La responsabilidad de traducir a términos vulgares la jerga y la cifra, la letra y el espíritu de los presupuestos y de los proyectos, de los planes y de los desmanes que se cuecen en los plenos municipales, corresponde en primer término a los políticos, ellos son los encargados de transmitir a los ciudadanos qué se está haciendo con sus votos y con sus impuestos. Y la tarea queda sobre todo en manos de la oposición, pues ya se sabe que los gobernantes siempre tienden a estar muy satisfechos de cómo gobiernan y prefieren el autobombo a la autocrítica.

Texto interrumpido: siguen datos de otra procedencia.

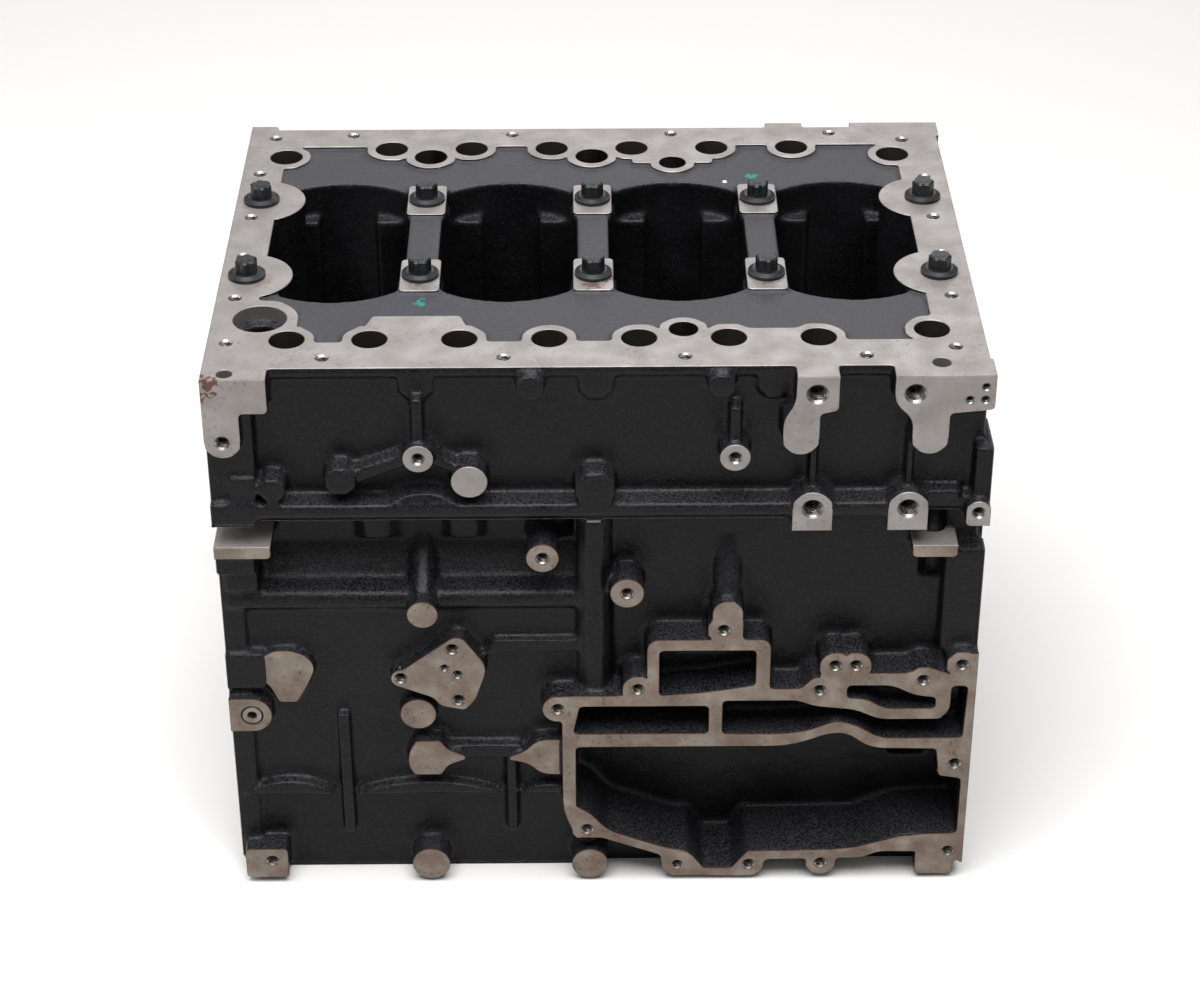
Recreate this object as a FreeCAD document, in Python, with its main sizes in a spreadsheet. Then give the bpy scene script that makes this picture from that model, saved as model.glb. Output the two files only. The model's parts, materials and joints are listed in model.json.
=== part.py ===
"""Bare four-cylinder diesel engine block with its bedplate, standing upside down on its head face.

Frame: millimetres, +X along the crankshaft from the flywheel end to the timing end, +Z up.
The head face of the block lies on Z = 0 and the sump rail of the bedplate is the top.
The origin is at the middle of the box that the two castings fill, at floor level.
"""
import FreeCAD, Part
import math
import os
import re

import Sketcher

V = FreeCAD.Vector

# Driving sizes in millimetres
SIZES = {
    # Castings
    "bore_pitch": 125,
    "bore_diameter": 103,
    "flywheel_end": 19,
    "timing_end": 27,
    "block_width": 402,
    "deck_height": 321,
    "bedplate_height": 120,
    "crank_offset": 9,
    # Crankcase
    "bulkhead": 24,
    "housing_bore": 84,
    "seal_bore": 118,
    "seal_depth": 12,
    "bay_half_width": 94,
    "bay_corner": 74,
    "bay_floor": 172,
    "crankcase_half_width": 124,
    "crankcase_roof": 16,
    # Outer walls
    "bedplate_wall": 20,
    "bedplate_back": 12,
    "front_wall": 25,
    "back_wall": 27,
    "end_step": 5,
    "flange_height": 17,
    "flange_edge": 9,
    "rim_height": 8,
    "rim_step": 4,
    "shelf_depth": 3,
    "cast_drop": 1.5,
    # Main bolts
    "main_bolt": 14,
    "main_bolt_spread": 120,
    "main_bolt_flange": 27,
    "main_bolt_head": 17,
    "main_head_height": 14,
    "main_flange_height": 3,
    "main_thread_depth": 62,
    "bolt_clearance": 0.5,
    "pad_length": 48,
    "pad_width": 29,
    "column_diameter": 34,
    "column_step": 9,
    "end_pad_diameter": 56,
    # Rail bolts
    "rail_bolt": 10,
    "rail_bolt_head": 16,
    "rail_head_height": 9,
    "rail_counterbore": 25,
    "rail_seat": 26,
    "rail_thread_depth": 30,
    "rail_ring": 38,
    "rail_front": 56,
    "rail_back": 43.5,
    "drain_diameter": 20.5,
    # Sump rail
    "tapped_hole": 8,
    "tapped_depth": 18,
    "sump_front": 30,
    "sump_back": 18.5,
    # Dowels and plugs
    "dowel_diameter": 19,
    "dowel_length": 16,
    "fit_clearance": 0.1,
    "core_plug": 45,
    "core_plug_depth": 10,
    "core_plug_wall": 2,
    "core_plug_height": 78,
    "gallery_plug": 16,
    "gallery_plug_depth": 14,
    "gallery_height": 246,
    "gallery_boss": 34,
    "gallery_tap_height": 152,
    # Chamber flange of the oil cooler
    "cooler_reach": 273,
    "cooler_depth": 55,
    "cooler_channel_depth": 30,
    "boss_diameter": 23,
    # Engine mount, its four tapped holes on each side
    "mount_reach": 125,
    "mount_spread": 67,
    "mount_rows": 93,
    "mount_drop": 14,
    "mount_hole": 13,
    "mount_hole_depth": 26,
    "mount_boss": 28,
    "mount_foot": 5,
    "pad_drop": 27,
    "lobe_drop": 50,
    "lobe_diameter": 25,
    # Head face
    "head_bolt": 13,
    "head_bolt_depth": 90,
    "coolant_hole": 12,
    "coolant_depth": 30,
}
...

Los medios de comunicación también tienen sus obligaciones al respecto, y los informadores se esfuerzan para descodificar y transmitir a sus lectores, oyentes o espectadores lo que se esconde tras la espesa, engañosa y abstrusa verborrea que se gastan los portavoces para justificar gastos y encubrir gestos.

Sirvan como muestra de tales maniobras orquestadas en la oscuridad las millonarias (en euros) subvenciones que el Ayuntamiento y la Comunidad de Madrid vienen entregando piadosamente a diversas obras y fundaciones sociales y culturales gestionadas por el movimiento ultra-católico de los Legionarios de Cristo. Fieles a su reputación de Millonarios de Cristo, como les llaman en México, su país de origen, los legionarios han invertido parte de los donativos en una cartera de valores a corto plazo antes de distribuirlos entre esa otra famélica legión de necesitados. El "marroncillo", que diría Leguina, lo destapa la revista Interviú y se agradece, entre otras cosas, porque nos pone en guardia sobre los trucos del "Gran Alberto", ilusionista experimentado, ya saben, la mano es más rápida que la vista, y ojos que no ven, corazón que no siente.